Snow seems unlikely for at least six more weeks, though we had a massive snow storm a few Halloweens ago which knocked out power for a week. I hope the leaves will fall before the snow starts. I hope the town collects the leaves before snow buries them until next spring. But I have no control over the weather. All I can do is turn off the air conditioner, turn on the furnace and look for the flannel sheets. It’s fall at last.
Sometimes I used to bake things that I had never eaten growing up. Corn muffins and corn bread were new to me when I first married. I was introduced to Jiffy Corn Muffin Mix and used it regularly. It was simple, tasty and very very quick. I never stopped to think about what the mix contained, assuming that it was pretty basic ingredients like corn meal and flour.

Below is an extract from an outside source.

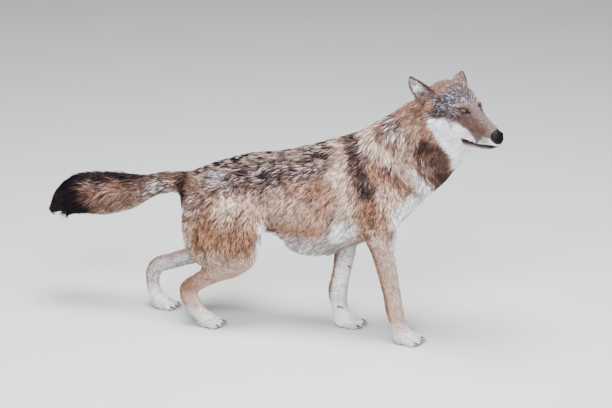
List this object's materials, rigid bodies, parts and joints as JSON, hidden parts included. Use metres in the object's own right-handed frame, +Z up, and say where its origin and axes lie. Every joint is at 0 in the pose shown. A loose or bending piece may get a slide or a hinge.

When she was twelve, one of my daughters became a vegetarian after realizing that she couldn’t eat “anything with a face” as she put it. She informed me that Jiffy Corn Mix contained lard, that lard was animal fat, and that she wouldn’t eat it any more. Glancing at the familiar package, I realized that it not only contained lard but also a bunch of unpronounceable ingredients. By then I had decided to no longer eat ingredients I couldn’t identify, so the mix was out for the rest of us too.
Fortunately at about the same time an entrepreneur called Bob started a local milling operation as a response to the consumer demand for more whole grain products. We drove over to his place and was given tour by Bob himself, a genial man with a passion for whole grains. We bought a bag of ground whole grain cornmeal and I found a simple recipe for corn bread. We liked the crunch that the whole grain gave, the batter was free of lard, and I could identify all the ingredients. It took 5 minutes longer to make, but it was worth it.
In the years since then, Bob grew his business exponentially. Now sold across the United States as “Bob’s Red Mill” it offers every kind of grain and flour imaginable. I count myself lucky to have met Bob when he was just starting out, able to tour the mill with us, and introduce me to a newly favorite ingredient–whole grain ground cornmeal.